SZU YU CHEN/THE WASHINGTON POST

In place of the conventional Christmas tree lighting in Eastern Market Metro Plaza, at the top of Barracks Row, Ready last year deployed a nightly tree-based music-and-light show. He also started a Friday jazz series for the summertime; a successful drop-in chess tournament that drew a mix of local masters and novices; and a Saturday fitness series in partnership with Onelife Fitness. Barracks Row also participated in D.C.’s “Art All Night” festival in late September, with what Ready admits was an over-the-top ice-sculpting demonstration.

The embrace of spectacle, Ready said, is inspired by the glitz and exuberance of his hometown. In 2023, he plans to break new ground with a Guinness World Record attempt at the plaza: arranging attendees into the shape of the largest human ice cream cone. Ultimately, he said, the goal is to make the plaza, Barracks Row’s largest public green space, a destination, rather than just a thoroughfare for the Metro.

“We’re going to try to up the ante,” he said. “We’ve just got a lot of different things that we’re going to try to push, event-wise.”

Phil Guire, a local real estate agent with Compass, said the blend of Barracks Row’s liveliness and the adjoining neighborhood’s elegance and tradition makes it attractive for those looking to settle near Capitol Hill.

“The Marines are always going to be there. … You’ll always hear them do their taps in the evening,” he said. “A lot of that feels very comfortable and regular. And I think maybe that’s what appeals to so many people.”

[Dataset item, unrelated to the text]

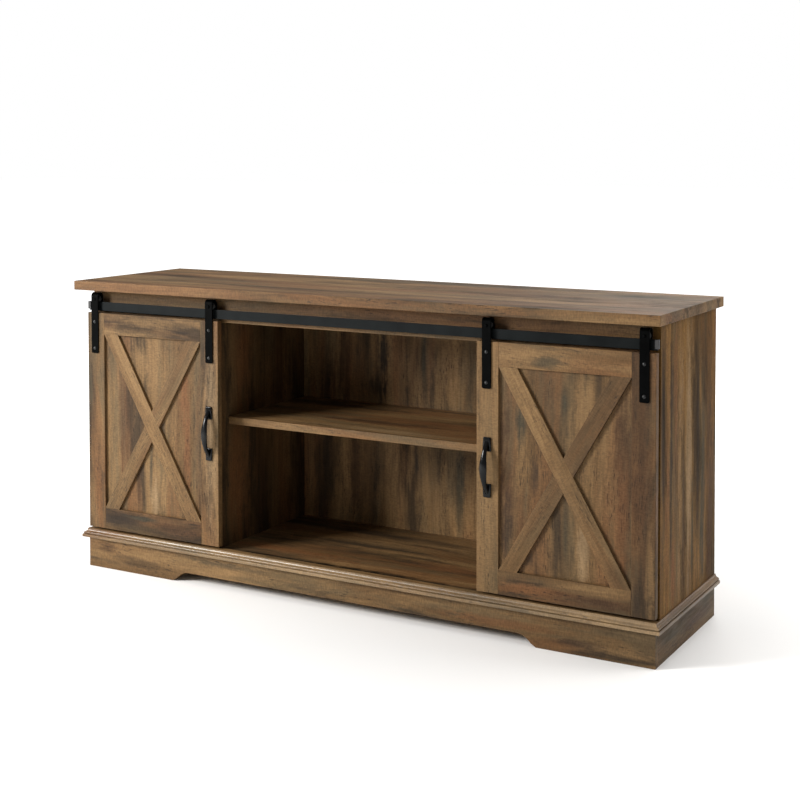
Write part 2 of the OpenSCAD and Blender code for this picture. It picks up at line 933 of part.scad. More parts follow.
// Guides on the back of a door, whose tongues run in the channel
module floor_guides(side) {
    tongue_t = channel_w - 2 * channel_wall - 2 * guide_gap;
    tongue_y = skirt_back_y + channel_wall + guide_gap;
    tongue_z = channel_z + channel_floor + tongue_clear;
    color(NYLON)
        for (outer = [-1, 1])
            translate([side * (door_mid_x + outer * (door_w / 2 - guide_inset)) - guide_w / 2, 0, 0]) {
                translate([0, door_back_y, door_z + 2])
                    cube([guide_w, tongue_y + tongue_t - door_back_y, guide_h]);
                translate([0, tongue_y, tongue_z])
                    cube([guide_w, tongue_t, door_z + 2 + guide_h / 2 - tongue_z]);
            }
}

// ---------- nodes ----------

top_panel();
side_panel(LEFT);  // left_side_panel
side_panel(RIGHT);  // right_side_panel
partition(LEFT);  // left_partition
partition(RIGHT);  // right_partition
bottom_panel();
back_panel();
front_fascia();
shelf(-bay_x, bay_x);  // centre_shelf
shelf(-inner_x, -partition_x);  // left_shelf
shelf(partition_x, inner_x);  // right_shelf
shelf_pins();
front_skirt();
side_skirt(LEFT);  // left_skirt
side_skirt(RIGHT);  // right_skirt
rear_skirt();
front_moulding();
side_moulding(LEFT);  // left_moulding
side_moulding(RIGHT);  // right_moulding
front_cleat();
base_blocks();
floor_glides();
guide_channel();
track_rail();
rail_standoffs();
rail_screws();
rail_end_caps();
panel_dowels();

door_stile(LEFT, 1);  // left_door_outer_stile
door_stile(LEFT, -1);  // left_door_inner_stile
door_rail(LEFT, door_top_z - door_rail_h);  // left_door_top_rail
door_rail(LEFT, door_z);  // left_door_bottom_rail
door_panel(LEFT);  // left_door_panel
long_brace(LEFT);  // left_door_long_brace
short_braces(LEFT);  // left_door_short_braces
hangers(LEFT);  // left_door_hangers
strap_bolts(LEFT);  // left_door_strap_bolts
axle_pins(LEFT);  // left_door_axle_pins
axle_nuts(LEFT);  // left_door_axle_nuts
handle(LEFT);  // left_door_handle
handle_screws(LEFT);  // left_door_handle_screws
floor_guides(LEFT);  // left_door_floor_guides
roller(LEFT, 1);  // left_door_outer_roller
roller(LEFT, -1);  // left_door_inner_roller

door_stile(RIGHT, 1);  // right_door_outer_stile
door_stile(RIGHT, -1);  // right_door_inner_stile
door_rail(RIGHT, door_top_z - door_rail_h);  // right_door_top_rail
door_rail(RIGHT, door_z);  // right_door_bottom_rail
door_panel(RIGHT);  // right_door_panel
long_brace(RIGHT);  // right_door_long_brace
short_braces(RIGHT);  // right_door_short_braces
hangers(RIGHT);  // right_door_hangers
strap_bolts(RIGHT);  // right_door_strap_bolts
axle_pins(RIGHT);  // right_door_axle_pins
axle_nuts(RIGHT);  // right_door_axle_nuts
handle(RIGHT);  // right_door_handle
handle_screws(RIGHT);  // right_door_handle_screws
floor_guides(RIGHT);  // right_door_floor_guides
roller(RIGHT, 1);  // right_door_outer_roller
roller(RIGHT, -1);  // right_door_inner_roller
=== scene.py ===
"""Low media cabinet with sliding barn doors: finishes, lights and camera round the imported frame."""

import logging
import math
from dataclasses import dataclass, field, replace
from enum import Enum

import bpy
from mathutils import Matrix, Vector

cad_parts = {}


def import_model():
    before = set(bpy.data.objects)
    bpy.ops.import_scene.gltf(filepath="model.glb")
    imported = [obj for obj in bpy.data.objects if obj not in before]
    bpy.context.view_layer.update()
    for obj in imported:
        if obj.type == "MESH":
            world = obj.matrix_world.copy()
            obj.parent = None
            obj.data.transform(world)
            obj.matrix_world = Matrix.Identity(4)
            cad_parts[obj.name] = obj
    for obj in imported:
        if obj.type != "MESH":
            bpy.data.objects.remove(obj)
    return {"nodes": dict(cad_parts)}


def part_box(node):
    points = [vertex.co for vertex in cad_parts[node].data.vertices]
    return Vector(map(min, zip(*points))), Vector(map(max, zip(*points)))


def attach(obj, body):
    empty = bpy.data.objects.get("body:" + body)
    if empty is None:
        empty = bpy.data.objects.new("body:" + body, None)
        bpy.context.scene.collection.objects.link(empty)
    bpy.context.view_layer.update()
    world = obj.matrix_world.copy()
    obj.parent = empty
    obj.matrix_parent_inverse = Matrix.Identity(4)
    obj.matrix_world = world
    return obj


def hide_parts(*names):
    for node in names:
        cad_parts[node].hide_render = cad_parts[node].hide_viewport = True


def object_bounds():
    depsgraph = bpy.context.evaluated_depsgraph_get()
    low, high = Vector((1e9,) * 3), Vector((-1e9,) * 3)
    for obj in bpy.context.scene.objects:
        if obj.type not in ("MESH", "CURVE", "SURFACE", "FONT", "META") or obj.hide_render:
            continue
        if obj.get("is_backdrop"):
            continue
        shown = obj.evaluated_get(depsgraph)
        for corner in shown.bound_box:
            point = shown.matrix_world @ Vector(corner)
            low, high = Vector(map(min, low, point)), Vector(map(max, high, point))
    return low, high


LOG = logging.getLogger("media_cabinet")

Colour = tuple[float, float, float]
Triple = tuple[float, float, float]

# How far a layer of the figure is shifted on Y and Z for each step on X
SHIFT_SIDE = 0.7
SHIFT_UP = 1.3
# A reach in metres that is longer than any board, for a stain's direction through the board
EVERYWHERE = 100.0


class Grain(Enum):
    """Which way the grain of a board runs, as the turn that brings it upright."""

    UPRIGHT = (0.0, 0.0, 0.0)
    LEVEL = (0.0, 90.0, 0.0)
    DEPTH = (90.0, 0.0, 0.0)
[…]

There’s relatively little turnover in the neighborhood, filled with colorful rowhouses. Just 39 properties sold in the past year, Guire said, ranging from $2.15 million for a four-bedroom, 3½-bath detached home with custom details to $875,000 for a three-bedroom, 2½-bath townhouse. The average sale price was $1.1 million. There are now three properties on the market, he said.

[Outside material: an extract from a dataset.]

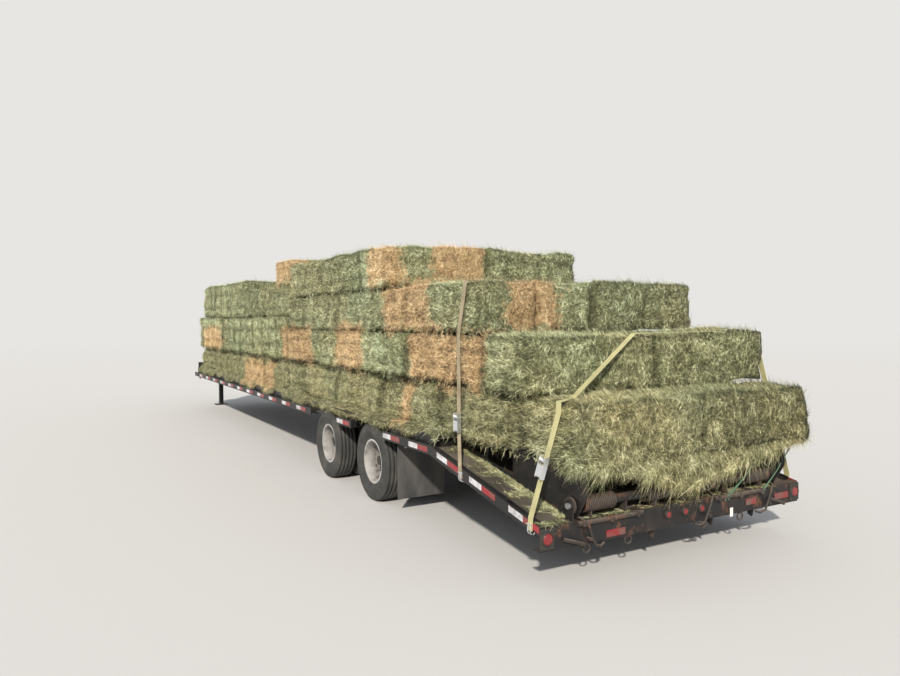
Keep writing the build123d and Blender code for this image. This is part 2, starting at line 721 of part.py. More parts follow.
# Landing legs: square housings beside the risers, telescoping legs with feet, a cross shaft and a crank
housing_half = 45.0
housing_wall = 6.0
leg_x = riser_front + 66.0
leg_beside_riser = 26.0
leg_y = beam_y + beam_width / 2 + leg_beside_riser + housing_half
housing_z = (430.0, neck_bottom - 146.0)
cap_thick = 6.0
bracket_z = (700.0, 1150.0)
bracket_start = deck_front + 20.0
leg_half = housing_half - housing_wall - seat_gap
leg_wall = 6.0
leg_in_housing = 320.0
foot_half = 125.0
foot_thick = 12.0
shaft_z = housing_z[1] - 120.0
shaft_radius = 12.0
crank_radius = 9.0
crank_steps = (90.0, 110.0, 230.0)  # out to the bend, to the throw's end and to the grip's end
crank_throw = 260.0


def square_tube(x, y, half, thick, z):
    outer = block((x - half, x + half), (y - half, y + half), z)
    inner = half - thick
    return outer - block((x - inner, x + inner), (y - inner, y + inner), (z[0] - 1, z[1] + 1))


def leg_housing():
    housing = square_tube(leg_x, leg_y, housing_half, housing_wall, housing_z)
    cap = block((leg_x - housing_half, leg_x + housing_half), (leg_y - housing_half, leg_y + housing_half),
                (housing_z[1], housing_z[1] + cap_thick))
    riser_side = beam_y + beam_width / 2
    bracket = block((bracket_start, leg_x + housing_half), (riser_side, leg_y - housing_half), bracket_z)
    return housing + cap + bracket


def landing_leg():
    leg = square_tube(leg_x, leg_y, leg_half, leg_wall, (foot_thick, housing_z[0] + leg_in_housing))
    foot_y = (leg_y - foot_half, leg_y + foot_half)
    foot = block((leg_x - foot_half, leg_x + foot_half), foot_y, (0, foot_thick))
    return leg + foot


save("landing_leg_housings", *both_sides(leg_housing()))
save("landing_legs", *both_sides(landing_leg()))

shaft_reach = leg_y - housing_half
crank_out = leg_y + housing_half
crank_path = Polyline(
    (leg_x, crank_out, shaft_z),
    (leg_x, crank_out + crank_steps[0], shaft_z),
    (leg_x, crank_out + crank_steps[1], shaft_z - crank_throw),
    (leg_x, crank_out + crank_steps[2], shaft_z - crank_throw),
)
crank_section = Plane(origin=(leg_x, crank_out, shaft_z), z_dir=(0, 1, 0)) * Circle(crank_radius)
crank = sweep(crank_section, path=crank_path, transition=Transition.RIGHT)
cross_shaft = Pos(leg_x, 0, shaft_z) * Rot(90, 0, 0) * Cylinder(shaft_radius, 2 * shaft_reach)
save("landing_shaft", crank, cross_shaft)

# Ramps: two wedges that lie on the dovetail with their tops level with the deck, and their hinge tube
ramp_width = 970.0
ramp_inset = 300.0
ramp_plate = 8.0
ramp_rear = -100.0
ramp_front = dovetail_length - 5.0
ramp_panel_front = 735.0
ramp_heel_drop = 210.0         # from the deck's top to the side plate's lower rear corner
hinge_x = 40.0
hinge_z = deck_top - 290.0
hinge_radius = 33.0
hinge_wrap = 22.0              # of the side plate round the hinge tube
window_length = 350.0
window_post = 30.0
window_end = 25.0
chord = 36.0
ramp_y = (half_width - ramp_inset - ramp_width, half_width - ramp_inset)
ramp_floor = dovetail_floor_top + seat_gap


def ramp_side(y):
    """A ramp's side plate: closed over the hinge, and an open truss towards its thin end."""
    def low(x):
        return ramp_floor - dovetail_fall(x)
    outline = [
        (ramp_rear, deck_top), (ramp_rear, deck_top - ramp_heel_drop),
        (hinge_x - hinge_radius - hinge_wrap, hinge_z - hinge_radius - hinge_wrap),
        (bumper_depth + 10, low(bumper_depth + 10)), (ramp_front, low(ramp_front)), (ramp_front, deck_top),
    ]
    post_x = ramp_panel_front + window_length
    bays = ((ramp_panel_front, post_x), (post_x + window_post, ramp_front - window_end))
    windows = []
    for x0, x1 in bays:
        windows.append([(x0, low(x0) + chord), (x1, low(x1) + chord),
                        (x1, deck_top - chord), (x0, deck_top - chord)])
    plate = side_plate(outline, (y, y + ramp_plate), *windows)
    return plate - Pos(hinge_x, y, hinge_z) * Rot(90, 0, 0) * Cylinder(hinge_radius + seat_gap, chord)


cleat_count = 10
cleat_width = 32.0
cleat_wall = 5.0
cleat_section = channel_section(chord, cleat_width, cleat_wall)
first_cleat = ramp_rear + 46.0
last_cleat = ramp_front - 14.0
stiffener_thick = 8.0
stiffener_depth = 30.0


def ramp():
    frame = ramp_side(ramp_y[0]) + ramp_side(ramp_y[1] - ramp_plate)
    cleat_pitch = (last_cleat - first_cleat) / (cleat_count - 1)
    for i in range(cleat_count):
        x = first_cleat + cleat_pitch * i
        z = deck_top - chord / 2
        frame += run(cleat_section, (x, ramp_y[0] + ramp_plate, z), (x, ramp_y[1] - ramp_plate, z))
    middle = (ramp_y[0] + ramp_y[1]) / 2
    stiffener_top = deck_top - chord
    frame += block((first_cleat - cleat_width / 2, last_cleat - cleat_width / 2),
                   (middle - stiffener_thick / 2, middle + stiffener_thick / 2),
                   (stiffener_top - stiffener_depth, stiffener_top))
    return frame


left_ramp = ramp()
save("ramp_left", left_ramp)
save("ramp_right", mirror(left_ramp, about=Plane.XZ))

lug_half = 35.0
lug_thick = 16.0
lug_ring = 10.0                # of a lug round the tube
lug_outline = [(hinge_x - lug_half, bumper_top), (hinge_x + lug_half, bumper_top),
               (hinge_x + lug_half, hinge_z), (hinge_x - lug_half, hinge_z)]
hinge_reach = ramp_y[1] + 34.0
hinge = Pos(hinge_x, 0, hinge_z) * Rot(90, 0, 0) * Cylinder(hinge_radius, 2 * hinge_reach)
for y in (-hinge_reach + lug_thick / 2, 0, hinge_reach - lug_thick / 2):
    lug = side_plate(lug_outline, (y - lug_thick / 2, y + lug_thick / 2))
    lug += Pos(hinge_x, y, hinge_z) * Rot(90, 0, 0) * Cylinder(hinge_radius + lug_ring, lug_thick)
    hinge += lug
save("ramp_hinge", hinge)

# Hay: each layer is a table of courses (kind, count), laid forward from the layer's rear face
hay_bottom = deck_top + seat_gap
hay_half = bale_length + bale_gap / 2
bale_crushed = 330.0           # height of a bale that the load has flattened
course_sizes = {
    # kind: (length along the trailer, bales across, height)
    "along": (bale_length, 4, bale_height),
    "across": (bale_width, 2, bale_height),
    "crushed": (bale_width, 2, bale_crushed),
    "on_edge": (bale_height, 2, bale_width),
}
hay_front = deck_front - end_channel_width
to_the_front = 99              # as many courses as end before hay_front
hay_layers = (
    # name, rear face, and (kind, count, slack after each course) from the rear forwards
    ("hay_layer_1", hay_rear, (("across", 1, 0), ("along", 4, 0), ("across", 1, 0),
                               ("along", to_the_front, 0))),
    ("hay_layer_2", 290.0, (("across", 1, 21), ("along", 4, 21), ("on_edge", to_the_front, 0))),
    ("hay_layer_3", 980.0, (("along", 2, 0), ("across", 1, 0), ("along", 1, 0), ("across", 1, 0),
                            ("along", 2, 0), ("on_edge", to_the_front, 0))),
    ("hay_layer_4", 2650.0, (("across", 1, 28), ("along", 2, 28.5), ("crushed", 1, 0))),
)


def lay_course(x, kind, bottom):
    """One course of bales across the trailer, from x forwards."""
    length, across, height = course_sizes[kind]
    pitch = 2 * hay_half / across
    bales = []
    for i in range(across):
        y0 = -hay_half + pitch * i + bale_gap / 2
        bales.append(block((x, x + length - bale_gap), (y0, y0 + pitch - bale_gap),
                           (bottom, bottom + height - bale_gap)))
    return bales


tops = []                      # (rear, front, height of top) of every course laid so far
for name, rear, courses in hay_layers:
    bales = []
    x = rear
    laid = []
    for kind, count, slack in courses:
        length, _across, height = course_sizes[kind]
        count = min(count, int((hay_front - x) // (length + slack)))
        for _ in range(count):
            under = [top for x0, x1, top in tops if x0 < x + length - 1 and x1 > x + 1]
            bottom = max(under) if under else hay_bottom
            bales += lay_course(x, kind, bottom)
            laid.append((x, x + length, bottom + height))
            x += length + slack
    tops = laid
    save(name, *bales)

# Straps: flat webbing from rail to rail, drawn as a ribbon through points just clear of the hay
strap_width = 50.0
strap_thick = 3.0


def webbing(points, width=strap_width):
    """A ribbon through points, each of its folds lying along the trailer."""
    sections = []
    spots = [Vector(*point) for point in points]
    for before, spot, after in zip([spots[0], *spots], spots, [*spots[1:], spots[-1]]):
        ways = [Vector(0, way.Y, way.Z).normalized() for way in (spot - before, after - spot) if way.length]
        tangent = sum(ways, Vector(0, 0, 0)).normalized()
        mitred = strap_thick / tangent.dot(ways[0])
        sections.append(Plane(origin=spot, x_dir=(1, 0, 0), z_dir=tangent) * Rectangle(width, mitred))
    return loft(sections, ruled=True)


strap_off = strap_thick / 2 + seat_gap
hay_side = hay_half - bale_gap / 2 + strap_off
layer_tops = [hay_bottom + bale_height * (i + 1) - bale_gap + strap_off for i in range(3)]
rail_face = half_width + strap_off


def rail_height(x):
    """The middle of a rub rail at x on the dovetail."""
    return rub_rail_centre - dovetail_fall(x)


rail_clear = 56.0              # from a rail's middle to where the strap turns in
hook_drop = 30.0               # of a strap's end below a rail's middle
strap_rise = 0.32              # climb from rail to hay, over the way in
front_hook_x = 990.0
front_side_x = 1225.0          # where the front strap climbs the hay
front_top_x = 1110.0
front_turn_z = deck_top + (rail_face - hay_side) * strap_rise
front_left = [
    (front_hook_x, rail_face, rail_height(front_hook_x) - hook_drop),
    (front_hook_x + 12, rail_face, rail_height(front_hook_x) + rail_clear),
    (front_side_x, hay_side, front_turn_z),
    (front_side_x, hay_side, layer_tops[1]),
    (front_top_x, hay_side, layer_tops[2]),
]
front_right = [(x, -y, z) for x, y, z in reversed(front_left)]
save("strap_front", webbing(front_left + front_right))

rear_hook_x = 105.0
rear_side_x = -35.0            # where the rear strap meets the lowest layer
rear_side_drop = 75.0
rear_over = (92.0, 949.0)      # x, y of its folds over the two lowest layers
rear_up = (256.0, 250.0)
rear_across = (420.0, -250.0)
rear_off_x = 330.0
rear_line = [
    (rear_hook_x, rail_face, rail_height(rear_hook_x) - hook_drop),
    (rear_hook_x - 8, rail_face, rail_height(rear_hook_x) + rail_clear),
    (rear_side_x, hay_side, layer_tops[0] - rear_side_drop),
    (rear_side_x - 3, hay_side, layer_tops[0]),
    (*rear_over, layer_tops[0]),
    (*rear_up, layer_tops[1]),
    (*rear_across, layer_tops[1]),
    (rear_off_x, -hay_side, layer_tops[1]),
    (rear_hook_x - 8, -rail_face, rail_height(rear_hook_x) + rail_clear),
    (rear_hook_x, -rail_face, rail_height(rear_hook_x) - hook_drop),
]
save("strap_rear", webbing(rear_line))

ratchet_length = 150.0
ratchet_side = 4.0
ratchet_depth = 34.0
ratchet_inside = 58.0          # between its side plates, which straddle the strap
ratchet_handle = (10.0, 90.0)
spool_radius = 12.0
spool_inset = 33.0
anchor_radius = 6.0
anchor_inset = 12.0
front_ratchet_share = 0.02     # how far up the strap's run a ratchet starts
rear_ratchet_share = 0.38


def ratchet(low, high, share):
    """Two side plates, a spool, an anchor rod and a folded handle, on the strap at a share of its run."""
    low, high = Vector(*low), Vector(*high)
    along = (high - low).normalized()
    across = (Vector(1, 0, 0) - along * along.X).normalized()
    place = Plane(origin=low + (high - low) * share, x_dir=across, z_dir=along).location
    inner = ratchet_inside / 2
    outer = inner + ratchet_side
    top = ratchet_depth - ratchet_side
    body = block((-inner, inner), (top - ratchet_side, top), ratchet_handle)
    body += block((-outer, -inner), (0, ratchet_depth), (0, ratchet_length))
    body += block((inner, outer), (0, ratchet_depth), (0, ratchet_length))
    for radius, z in ((spool_radius, ratchet_length - spool_inset), (anchor_radius, anchor_inset)):
        rod = Cylinder(radius, ratchet_inside + ratchet_side)
        body += Pos(0, strap_off + radius, z) * Rot(0, 90, 0) * rod
    return place * body


save("strap_ratchets", ratchet(front_left[2], front_left[3], front_ratchet_share),
     ratchet(rear_line[1], rear_line[2], rear_ratchet_share))
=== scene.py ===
# %% [markdown]
# A hay wagon is a flat trailer under a soft load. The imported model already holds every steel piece,
# wheel and bale at its true size and place. This file gives them their looks: paint, dust, rubber,
# weathered boards and, above all, the hay, which is built up from thousands of thin blades.

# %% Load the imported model
import math

import bmesh
import bpy
import numpy as np
from mathutils import Euler, Matrix, Vector, noise


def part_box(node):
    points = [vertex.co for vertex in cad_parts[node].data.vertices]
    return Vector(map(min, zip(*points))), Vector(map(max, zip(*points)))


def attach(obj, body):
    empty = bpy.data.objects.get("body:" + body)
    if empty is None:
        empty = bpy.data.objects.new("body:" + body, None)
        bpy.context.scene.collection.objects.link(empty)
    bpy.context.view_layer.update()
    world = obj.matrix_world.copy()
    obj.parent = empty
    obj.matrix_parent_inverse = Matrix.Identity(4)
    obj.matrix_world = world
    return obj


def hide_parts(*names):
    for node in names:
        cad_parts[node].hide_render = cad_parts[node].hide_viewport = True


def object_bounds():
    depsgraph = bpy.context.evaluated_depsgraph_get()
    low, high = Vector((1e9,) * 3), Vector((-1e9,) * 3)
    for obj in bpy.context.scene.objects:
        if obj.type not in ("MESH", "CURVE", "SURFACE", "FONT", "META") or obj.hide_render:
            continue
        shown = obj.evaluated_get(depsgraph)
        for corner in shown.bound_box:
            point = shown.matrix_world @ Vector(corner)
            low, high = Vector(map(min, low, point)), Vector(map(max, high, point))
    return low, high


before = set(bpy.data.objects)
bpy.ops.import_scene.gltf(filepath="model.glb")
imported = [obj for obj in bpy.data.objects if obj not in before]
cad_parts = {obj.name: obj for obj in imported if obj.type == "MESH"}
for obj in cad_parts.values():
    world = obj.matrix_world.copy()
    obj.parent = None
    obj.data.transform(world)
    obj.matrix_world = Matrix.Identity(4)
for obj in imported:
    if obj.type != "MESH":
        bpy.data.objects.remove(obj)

cad_low, cad_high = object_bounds()

# %% [markdown]
# Places are easiest to think of along the trailer, measured forward from the bumper's rear face, to the
# left, and up from the ground. One helper turns them into the model's own coordinates, so a number read
# off a drawing or worked out from the photograph can be used as it stands. Another puts an object of any
# kind into the scene.

# %% Places along the trailer
tail_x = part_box("rear_bumper")[0].x
deck_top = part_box("deck_boards")[1].z
rail_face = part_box("rub_rails")[1].y
left_right = ((1, "left"), (-1, "right"))
dovetail_length = 1.5
dovetail_fall = 0.2            # metres of drop for each metre towards the rear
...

Guire’s go-to Barracks Row spot is Rose’s Luxury, the first of a trio of D.C. restaurants opened by James Beard Award-winning Chef Aaron Silverman. It opened in 2013 and has earned a Michelin star.

“It’s still consistently one of my favorite meals,” he said.

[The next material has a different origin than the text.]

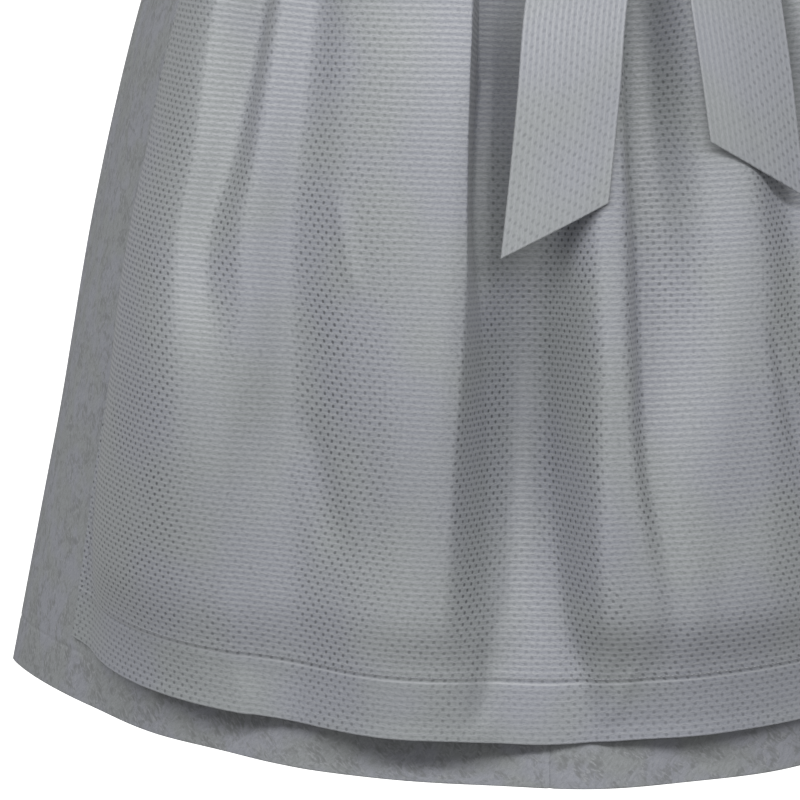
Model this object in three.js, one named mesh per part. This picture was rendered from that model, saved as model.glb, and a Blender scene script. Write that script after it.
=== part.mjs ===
// A dirndl worn in shape with nobody in it: a sleeveless bodice with straps, a gathered bell skirt,
// and an apron whose ties wind round the waist and end in a bow on the wearer's left.
// Millimetres, +Z up, front towards -Y. The origin is the centre of the waist seam.
//
// Everything lies on one form, an oval that changes with the height. A place on it is an angle from the
// centre front (degrees, positive towards +X), a height, and a lift, which is how far out it stands.
import * as THREE from 'three';

// ---------------------------------------------------------------- driving dimensions

const SKIRT_LENGTH = 700;
const APRON_LENGTH = 666;
const APRON_SIDE_RISE = 10;
const APRON_TOP = 12.3;
const SHOULDER_HEIGHT = 392;
const UNDERARM_HEIGHT = 203;
const FRONT_NECK_HEIGHT = 195;
const BACK_NECK_HEIGHT = 296;
const STRAP_WIDTH = 43;
const TIE_WIDTH = 70;
const SEAM = 0.3;
const WALL = { skirt: 1.6, apron: 1.4, bodice: 2, band: 2, tie: 1.6 };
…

Despite the urban surroundings, the residential part of the neighborhood can feel intimate, said Carl Reeverts, a resident since 1981. Reeverts, a co-chair of the Eastern Market Metro Community Association, which advocates for civic matters and publishes a newsletter for locals, said the physical closeness of the homes promotes community. Neighbors connect over block parties, school pickups and ballgames, he said, and there’s a local babysitting network.

“It’s like the best small town in the country,” Reeverts said.

Marci Hilt, another association co-chair who lives just outside Barracks Row, marvels at how far the neighborhood has come since she arrived in 1982, and how it continues to develop and improve. Hilt still remembers the area as it used to be, mostly desolate and with a reputation for crime. Although multiple factors, including the 1999 founding of Barracks Row Main Street, contributed to the area’s eventual transformation, she remembers starting to feel the change the year she moved in with the opening of an Eighth Street shop, Frame of Mine.

“It’s just gone uphill ever since,” she said.

Schools: Tyler Elementary, Brent Elementary, Jefferson Middle School Academy and Eastern High School.

Transportation: The Eastern Market Metro station (Blue, Orange and Silver lines) is located in Metro Plaza, at the top of Barracks Row. The 90 and 92 buses run along Eighth Street SE, while the 32 and 36 buses stop on Pennsylvania Avenue SE.